California appellate courts have addressed whether an employer which conducts an internal investigation into claimed employee misconduct, and which later produced its non-privileged investigation files in the course of litigation against it waives the protection of attorney-client privilege or the attorney work product doctrine as to confidential communications between the employer’s non-attorney investigator and the employer’s attorney during the investigation. (See e.g., Kaiser Found. Hosps. v. Superior Court (1998) 66 Cal.App.4th 1217, 1222-23.) Courts have found that it does not. The Kaiser court held that the adoption of such a position would “result in the destruction of the attorney-client privilege and the work product doctrine in every case of alleged employee discrimination or harassment in which an employer puts the adequacy of its prelitigation investigation at issue.” (Id. at 1226-27.)

As for protective orders, the Discovery Act provides that a court “shall restrict the frequency or extent of use of a discovery method” if one or more conditions are present, including that a discovery request is unduly burdensome in light of “the needs of the case” and “the importance of the issues at stake in the litigation.” (See CCP § 2019.030(a).) Moreover, “[t]he court shall limit the scope of discovery” where “the burden, expense, or intrusiveness of that discovery clearly outweighs the likelihood that the information sought will lead to the discovery of admissible evidence.” (CCP § 2017.020(a).)

Specifically, regarding a party’s use of depositions as a mechanism for discovery, subdivision (b) of CCP section 2025.420 provides that, for good cause shown, a court “may make any order that justice requires to protect any party, deponent, or other natural person or organization from unwarranted annoyance, embarrassment, or oppression, or undue burden and expense.” Such order of protection may include a direction “[t]hat the deposition not be taken at all” or “[t]hat the scope of the examination be limited to certain matters.” (CCP § 2030.090(b)(1), (10).) “Good cause” requires a showing of specific facts justifying the relief sought. (See Goodman v. Citizens Life & Cas. Ins. Co. (1967) 253 Cal.App.2d 807, 819.)

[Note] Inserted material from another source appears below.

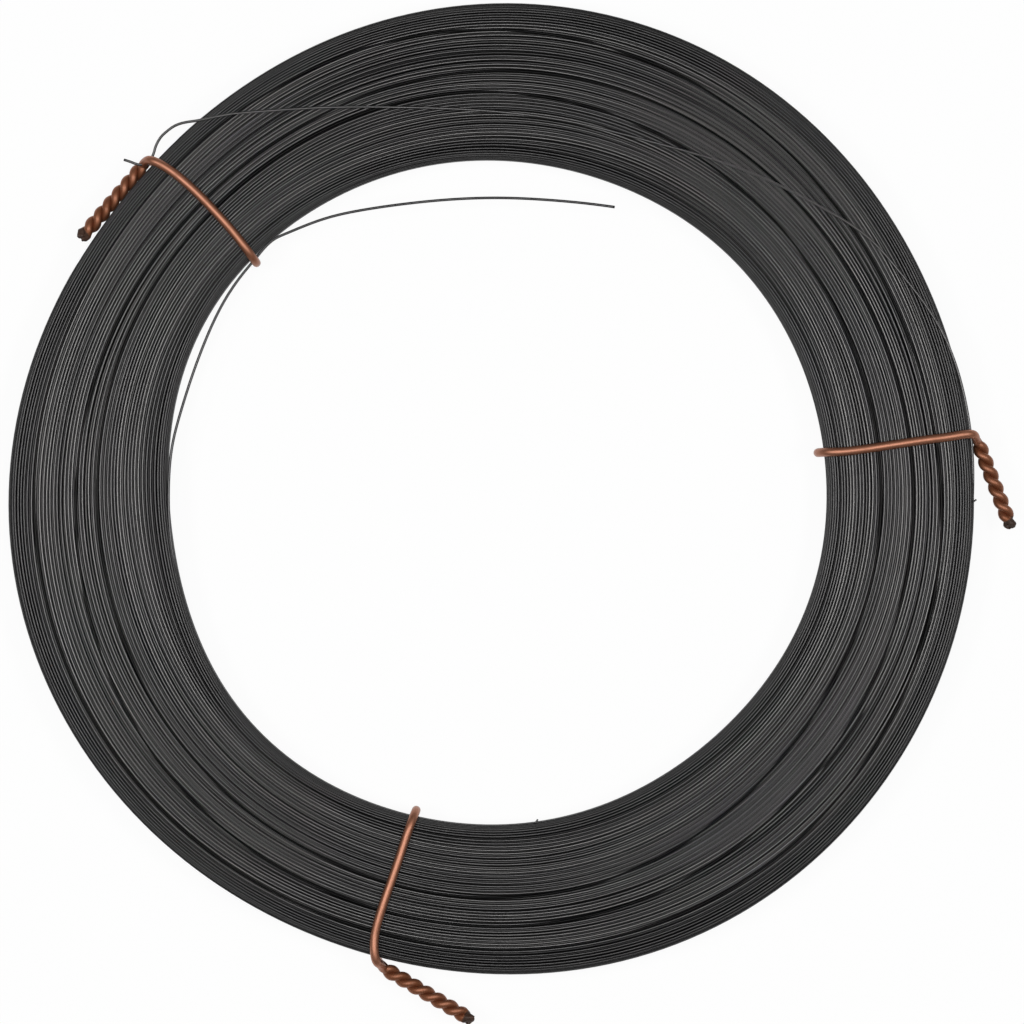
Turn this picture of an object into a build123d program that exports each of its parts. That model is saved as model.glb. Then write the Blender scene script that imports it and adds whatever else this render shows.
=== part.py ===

In this case, Ms. Osborn was the former in-house counsel for Defendant. She assisted Defendant’s HR Department in its investigation of Plaintiffs’ sexual harassment claims in her capacity as Defendant’s in-house counsel. Plaintiffs now seek to depose her on the chance that she might have further information that they did not obtain from their depositions of Defendant’s HR personnel. However, California courts are very protective of the attorney-client privilege. Plaintiffs would have to demonstrate that invading that privilege was crucial, which they have not done so. Their argument that Ms. Osborn was a “decisionmaker” for HR, and therefore the privilege does not apply to her, does not have merit. Ms. Osborn was still acting in her capacity as in-house counsel in assisting in the investigations by providing legal advice.  The evidence shows that at all times the duties performed by Ms. Osborn were in her role as in house counsel and are protected by the attorney-client privilege.

Based on the foregoing, a protective order is necessary to prevent the deposition from being taken.  Plaintiffs’ motion to compel the deposition of Ms. Osborn is DENIED, and Defendant’s motion for a protective order is GRANTED.  Plaintiff may not take the deposition of Ms. Osborn.